### Data excerpt
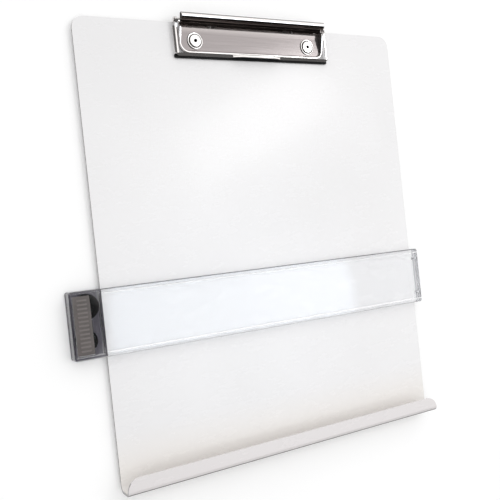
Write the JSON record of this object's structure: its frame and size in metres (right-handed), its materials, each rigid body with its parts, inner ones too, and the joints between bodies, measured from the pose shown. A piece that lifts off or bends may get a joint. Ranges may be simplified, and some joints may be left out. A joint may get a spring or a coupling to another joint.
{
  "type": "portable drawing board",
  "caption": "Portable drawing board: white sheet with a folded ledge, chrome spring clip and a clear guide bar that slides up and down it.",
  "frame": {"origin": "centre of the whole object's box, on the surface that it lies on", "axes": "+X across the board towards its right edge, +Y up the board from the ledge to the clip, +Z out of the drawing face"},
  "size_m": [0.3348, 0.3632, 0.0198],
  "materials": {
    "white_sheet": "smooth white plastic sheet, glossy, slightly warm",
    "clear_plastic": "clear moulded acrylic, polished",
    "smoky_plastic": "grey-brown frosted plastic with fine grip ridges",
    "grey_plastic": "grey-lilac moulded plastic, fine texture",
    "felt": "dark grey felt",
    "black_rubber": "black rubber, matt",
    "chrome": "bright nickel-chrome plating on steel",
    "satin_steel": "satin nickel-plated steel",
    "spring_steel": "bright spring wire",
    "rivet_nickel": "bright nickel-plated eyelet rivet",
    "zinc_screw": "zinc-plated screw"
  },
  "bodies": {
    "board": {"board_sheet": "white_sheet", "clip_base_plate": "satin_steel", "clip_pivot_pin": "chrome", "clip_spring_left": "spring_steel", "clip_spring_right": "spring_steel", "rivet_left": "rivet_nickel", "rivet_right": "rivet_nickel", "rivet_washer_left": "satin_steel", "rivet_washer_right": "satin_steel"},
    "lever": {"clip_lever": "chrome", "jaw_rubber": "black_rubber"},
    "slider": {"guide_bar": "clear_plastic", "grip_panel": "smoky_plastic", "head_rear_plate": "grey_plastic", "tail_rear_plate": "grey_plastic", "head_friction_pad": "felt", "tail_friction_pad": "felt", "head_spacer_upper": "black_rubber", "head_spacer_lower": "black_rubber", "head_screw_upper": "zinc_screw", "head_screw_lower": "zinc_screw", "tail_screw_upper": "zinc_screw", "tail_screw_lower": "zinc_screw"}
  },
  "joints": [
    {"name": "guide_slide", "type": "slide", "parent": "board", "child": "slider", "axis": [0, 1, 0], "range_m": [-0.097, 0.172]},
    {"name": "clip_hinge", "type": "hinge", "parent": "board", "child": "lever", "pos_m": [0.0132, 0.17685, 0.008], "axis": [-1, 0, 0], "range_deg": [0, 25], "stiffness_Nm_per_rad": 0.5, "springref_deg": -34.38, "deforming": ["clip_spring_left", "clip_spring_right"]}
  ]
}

### What the exercise asks
Print the complete listing again, exactly as it stands.

### Result for this exercise
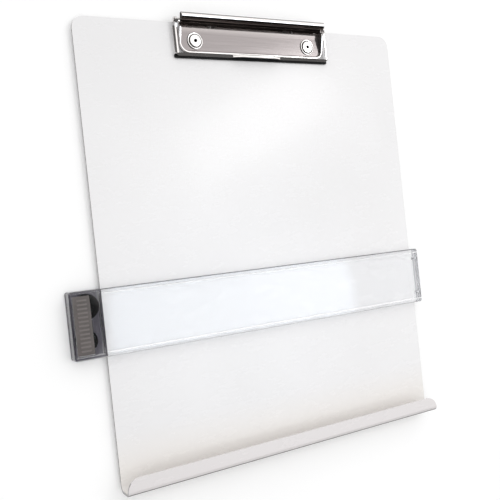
Write the JSON record of this object's structure: its frame and size in metres (right-handed), its materials, each rigid body with its parts, inner ones too, and the joints between bodies, measured from the pose shown. A piece that lifts off or bends may get a joint. Ranges may be simplified, and some joints may be left out. A joint may get a spring or a coupling to another joint.
{
  "type": "portable drawing board",
  "caption": "Portable drawing board: white sheet with a folded ledge, chrome spring clip and a clear guide bar that slides up and down it.",
  "frame": {"origin": "centre of the whole object's box, on the surface that it lies on", "axes": "+X across the board towards its right edge, +Y up the board from the ledge to the clip, +Z out of the drawing face"},
  "size_m": [0.3348, 0.3632, 0.0198],
  "materials": {
    "white_sheet": "smooth white plastic sheet, glossy, slightly warm",
    "clear_plastic": "clear moulded acrylic, polished",
    "smoky_plastic": "grey-brown frosted plastic with fine grip ridges",
    "grey_plastic": "grey-lilac moulded plastic, fine texture",
    "felt": "dark grey felt",
    "black_rubber": "black rubber, matt",
    "chrome": "bright nickel-chrome plating on steel",
    "satin_steel": "satin nickel-plated steel",
    "spring_steel": "bright spring wire",
    "rivet_nickel": "bright nickel-plated eyelet rivet",
    "zinc_screw": "zinc-plated screw"
  },
  "bodies": {
    "board": {"board_sheet": "white_sheet", "clip_base_plate": "satin_steel", "clip_pivot_pin": "chrome", "clip_spring_left": "spring_steel", "clip_spring_right": "spring_steel", "rivet_left": "rivet_nickel", "rivet_right": "rivet_nickel", "rivet_washer_left": "satin_steel", "rivet_washer_right": "satin_steel"},
    "lever": {"clip_lever": "chrome", "jaw_rubber": "black_rubber"},
    "slider": {"guide_bar": "clear_plastic", "grip_panel": "smoky_plastic", "head_rear_plate": "grey_plastic", "tail_rear_plate": "grey_plastic", "head_friction_pad": "felt", "tail_friction_pad": "felt", "head_spacer_upper": "black_rubber", "head_spacer_lower": "black_rubber", "head_screw_upper": "zinc_screw", "head_screw_lower": "zinc_screw", "tail_screw_upper": "zinc_screw", "tail_screw_lower": "zinc_screw"}
  },
  "joints": [
    {"name": "guide_slide", "type": "slide", "parent": "board", "child": "slider", "axis": [0, 1, 0], "range_m": [-0.097, 0.172]},
    {"name": "clip_hinge", "type": "hinge", "parent": "board", "child": "lever", "pos_m": [0.0132, 0.17685, 0.008], "axis": [-1, 0, 0], "range_deg": [0, 25], "stiffness_Nm_per_rad": 0.5, "springref_deg": -34.38, "deforming": ["clip_spring_left", "clip_spring_right"]}
  ]
}